Mehr noch als andere Erzählformen bietet das serielle Erzählen die Möglichkeit immersiven Erlebens: Strukturen können aufgebrochen, Zuschauer*innen mit einbezogen, Grenzen des Erzählten gesprengt werden. So waren zum Beispiel in „24” Erzählzeit und erzählte Zeit bahnbrechenderweise eins, bei „Black Mirror” und „Kalleidoskop” konnte die Handlung interaktiv mitbestimmt werden.
Die Mini-Serie „The Third Day” setzte dem Ganzen noch Eins oben drauf: Diese teilt sich nämlich in die Episoden 1 bis 3 („Summer"), 4 bis 6 („Winter") und dazwischen trumpft das Herzstück „Fall“ auf, ein 12 Stunden langes immersives Live-Event von der Insel Osea.
Die am 12. September 2020 stattfindende Übertragung war ein einmaliges Live-Event – das Ganze wurde ohne Schnitt, ohne Pause und ohne Struktur gedreht.

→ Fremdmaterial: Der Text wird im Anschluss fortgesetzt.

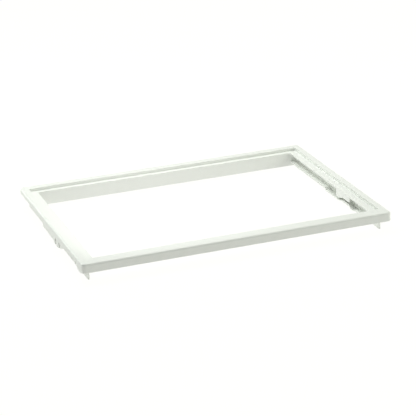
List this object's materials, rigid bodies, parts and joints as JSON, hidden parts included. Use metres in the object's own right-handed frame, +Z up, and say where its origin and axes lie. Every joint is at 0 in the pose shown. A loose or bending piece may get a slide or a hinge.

Von Mittag bis Mitternacht konnte man hier in Echtzeit den Inselbewohnern inklusive eines blutverschmierten Jude Laws bei ihren Riten, Prozessionen und Feuertänzen beiwohnen und beinahe das Gefühl bekommen, selbst Teil einer Sekte zu sein.
Das Live-Event gibt es nun zwar leider nicht mehr im Stream – den Rest der sehr sehenswerten Serie allerdings schon. „The Third Day” ist aktuell exklusiv bei Wow verfügbar:
Die Insel, von der niemand zurückkommt
„The Third Day” spielt auf Osea Island, einer realen Insel, die an der Küste des englischen Essex liegt. Die Insel ist nur bei Ebbe erreichbar, wenn das Meer einen schmalen Damm freigibt. Hierher verschlägt es nun Sam (Jude Law), der um seinen ein Jahr zuvor gestorbenen kleinen Sohn trauert.
Nach und nach merkt er, dass die Inselbewohner*innen eine Art Kult pflegen – mit Ritualen, Opfern, und mystischen Prophezeiungen. Während er von Halluzinationen und blutigen Träumen heimgesucht wird, lässt ihn die Insel nicht los: Immer tiefer wird er selbst in den Kult hineingezogen.
Einige Monate später folgt ihm seine Frau Helen (Naomie Harris) mit ihren beiden Kindern nach Osea, um Sam zu suchen. Und kann sich am Ende ebenfalls dem Sog der Insel nicht verwehren...
Schon in den ersten Minuten von „The Third Day” wird klar: Hier wird's merkwürdig. Von Anfang an ist eine seltsam aufgeladene Stimmung zu spüren, die Farben grell, der Sound übersteuert – eine Atmosphäre irgendwo zwischen „Twin Peaks" und „Shutter Island".
Man könnte fast meinen, in einem Traum gefangen zu sein – wären die überall herumliegenden Tierkadaver nicht allzu real. Oder doch nicht? Das kluge Spiel mit Sams Wahrnehmung, Traumbildern und seinem zunehmenden Realitätsverlust führen dazu, dass man sich die ganze Zeit fragen muss, wer jetzt hier eigentlich nicht ganz dicht ist.
Die Macht der Rituale
Einen großen Reiz wie auch Verstörungsfaktor bringt der Folk-Horror in „The Third Day” mit sich: Maskierte Männer, Gesänge, Opferungen. Die Insel-Community funktioniert nur nach ihren ganz eigenen Gesetzen, als geschlossene Gesellschaft innerhalb dieser Grenzen. Und alles darüber hinaus wird gnadenlos vereinnahmt: Es ist ein immerwährender Zyklus, ein Verschlucken von Anfang und Ende und eine sich abwärts bewegende Spirale, die sich immer weiter dreht.
Am Ende ist „The Third Day” auch ohne das 12-stündige Live-Event ein Erlebnis: Die flirrenden Bilder, das Rauschhafte, vor allem der geniale Soundtrack – das alles setzt nicht zwingend auf Logik, sondern auf absolute Unmittelbarkeit.